= Jonathan Wacks =

American film director

Jonathan Philip Wacks is an American film director, producer, and screenwriter.

He has directed a number of films including Powwow Highway, produced by George Harrison. The film won the Sundance Film Festival Filmmaker's Trophy, was nominated for four Independent Spirit Awards, and won awards for best picture, director, and actor at the American Indian Film Festival in San Francisco. In 2024, Powwow Highway was one of only 25 American films selected for inclusion in the Library of Congress Film Registry to be preserved for future generations.

Wacks' first film, Crossroads/South Africa (PBS), won a Student Academy Award in the documentary category. He then produced the acclaimed cult hit Repo Man, starring Emilio Estevez and Harry Dean Stanton, and directed Mystery Date (Orion), starring Ethan Hawke and Teri Polo, and Ed and His Dead Mother, starring Steve Buscemi and Ned Beatty. He also directed an array of TV productions including 21 Jump Street, with Johnny Depp, Sirens, and Going To Extremes.

Prior to his career as a director, Wacks served as vice president of production at the Samuel Goldwyn Company. He is a former chairman of the board of the Independent Feature Project/West (now Film Independent), the largest organization of independent filmmakers in America, and has served on the selection committee of the Writers' Program at the Sundance Institute. His work has been seen at numerous international film festivals, including Sundance, Montreal, Tokyo, Florence, London, Leipzig, Leeds, Cape Town, Deauville, New York, Munich, and Berlin.

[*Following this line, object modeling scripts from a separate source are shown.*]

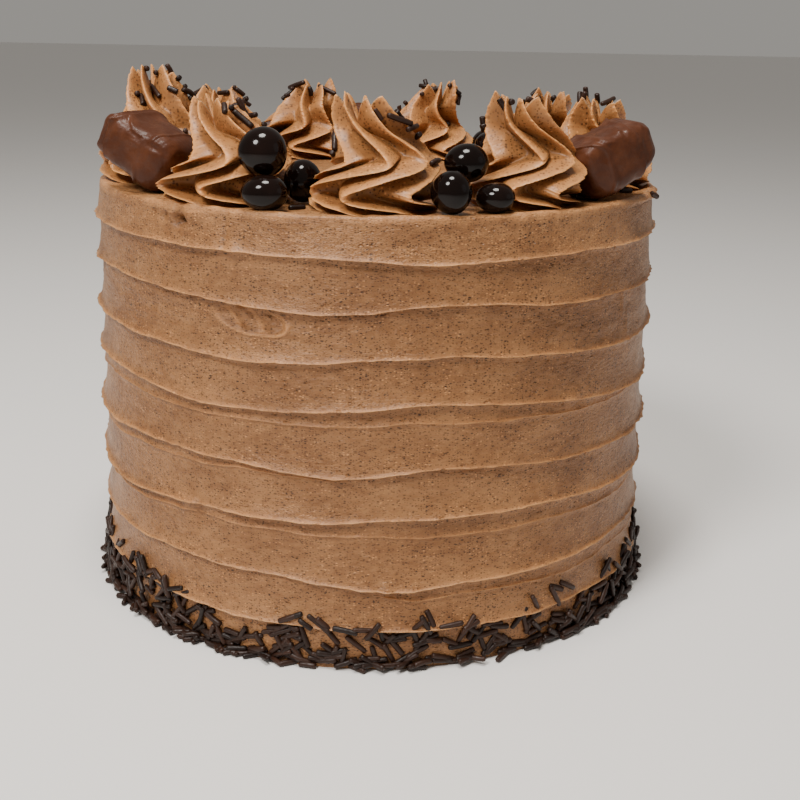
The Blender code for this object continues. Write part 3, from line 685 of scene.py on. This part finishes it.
def sprinkle_piece(name, nodes, places, along, out, lengths, widths, bends, mat):
    """Joined sprinkles: each a rod of a few sides and rings, with rounded ends.

    The rod's axis runs along one direction and bows towards another by its bend. A rod that
    would reach below the floor is lifted on to it.
    """
    count = len(places)
    side = np.cross(along, out)
    side /= np.linalg.norm(side, axis=1, keepdims=True)
    up = np.cross(side, along)
    reach = (ROD_STEPS[None, :] * 0.5 * lengths[:, None])[..., None]
    bow = (bends[:, None] * (1.0 - ROD_STEPS[None, :] ** 2))[..., None]
    middle = places[:, None, :] + reach * along[:, None, :] + bow * up[:, None, :]
    turn = np.linspace(0.0, 2.0 * math.pi, ROD_SIDES, endpoint=False)
    wide = 0.5 * widths[:, None, None] * ROD_GIRTH[None, :, None]
    rings = (middle[:, :, None, :]
             + (wide * np.cos(turn))[..., None] * side[:, None, None, :]
             + (wide * np.sin(turn))[..., None] * up[:, None, None, :])
    rows = len(ROD_STEPS)
    each = rows * ROD_SIDES + 2
    poles = np.stack([middle[:, 0], middle[:, -1]], axis=1)
    points = np.concatenate([rings.reshape(count, -1, 3), poles], axis=1)
    points[..., 2] += np.maximum(0.0, -points[..., 2].min(axis=1))[:, None]
    offset = np.arange(count)[:, None, None] * each
    quads = (ring_faces(rows, ROD_SIDES)[None, :, ::-1] + offset).reshape(-1, 4)
    caps = np.concatenate([fan_faces(0, ROD_SIDES, each - 2, True),
                           fan_faces((rows - 1) * ROD_SIDES, ROD_SIDES, each - 1, False)])
    triangles = (caps[None] + offset).reshape(-1, 3)
    obj = make_mesh(name, points.reshape(-1, 3), quads, triangles, mat)
    tone = obj.data.attributes.new("tone", "FLOAT", "POINT")
    tones = np.random.default_rng(count).uniform(0.0, 1.0, count)
    tone.data.foreach_set("value", np.repeat(tones, each).astype(np.float32))
    finish_piece(obj, "sprinkle", *nodes)


def side_radius(rings, columns, angle, height):
    """Radius of the finished side at arrays of angle and height, from its rings."""
    column = np.clip(np.searchsorted(columns, angle), 0, len(columns) - 1)
    found = []
    for col, z in zip(column, height):
        line = rings[SIDE_ROWS_LOW, col]
        found.append(np.interp(z, line[:, 2], np.hypot(line[:, 0], line[:, 1])))
    return np.array(found)


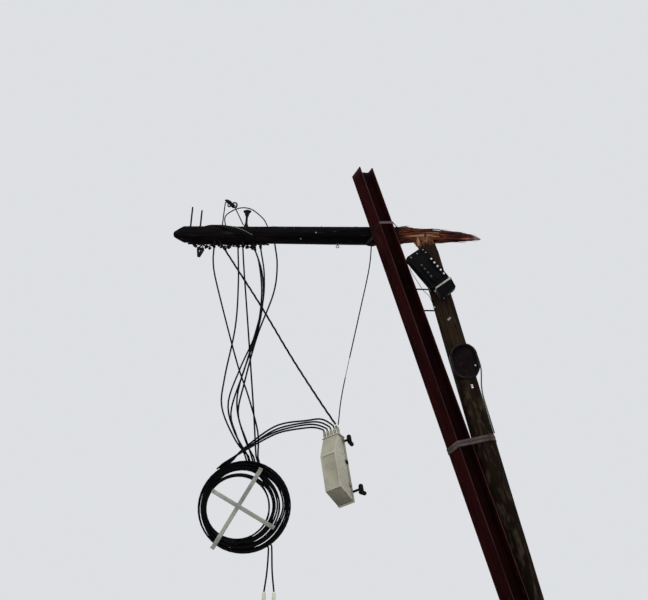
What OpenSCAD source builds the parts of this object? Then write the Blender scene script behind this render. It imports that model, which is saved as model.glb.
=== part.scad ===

Wacks has written several screenplays including Recoil, based on the Jim Thompson novel, No Cure for Love, My African Heart, Coldsleep Lullaby, and Stuck. He is the founding director of the Feirstein Graduate School of Cinema at the City University of New York (CUNY) and served as professor and chair. He also served as professor and chair of the Visual and Media Arts Department at Emerson College, head of the Film Department at the Vancouver Film School in British Columbia, and professor and chair of the Moving Image Arts Department at the College of Santa Fe. He was the director of Garson Studios in Santa Fe. Prior to that, he was a lecturer in sociology at the University of Cape Town, South Africa.

He is a member of the Directors Guild of America.

==Early life==
Wacks was born in Johannesburg, South Africa, on July 4, 1948, to Harry and Sonya Wacks (née Feldman). He has an older brother Raymond Wacks and a younger sister Gillian Pires. He is married to Margaret McNally. They have two children, Daniel Luke Wacks and Anna Zoe Weitz. Daniel is married to Ellisa Glover Blackwell and lives in Oakland, California. They have a daughter, Maya and a son, Leo. Anna lives in San Diego, California and is married to Michael Weitz. They have two sons, Andrew and Jacob.

Wacks attended Greenside High School in Johannesburg and spent a year as an AFS exchange student at West Geauga High School in Ohio. He attended the University of the Witwatersrand majoring in philosophy before his departure to Jerusalem, where he spent a year at the Hebrew University. He completed a BA (Hons.) in Latin American Politics at the University of Essex, UK. He returned to South Africa in 1973 and taught sociology at the University of Cape Town. In 1977, he received a scholarship to attend UCLA Film School, where he graduated a Master of Fine Arts.

==Current position==
Wacks is the founding director of the Barry R. Feirstein Graduate School of Cinema and professor in film at Brooklyn College.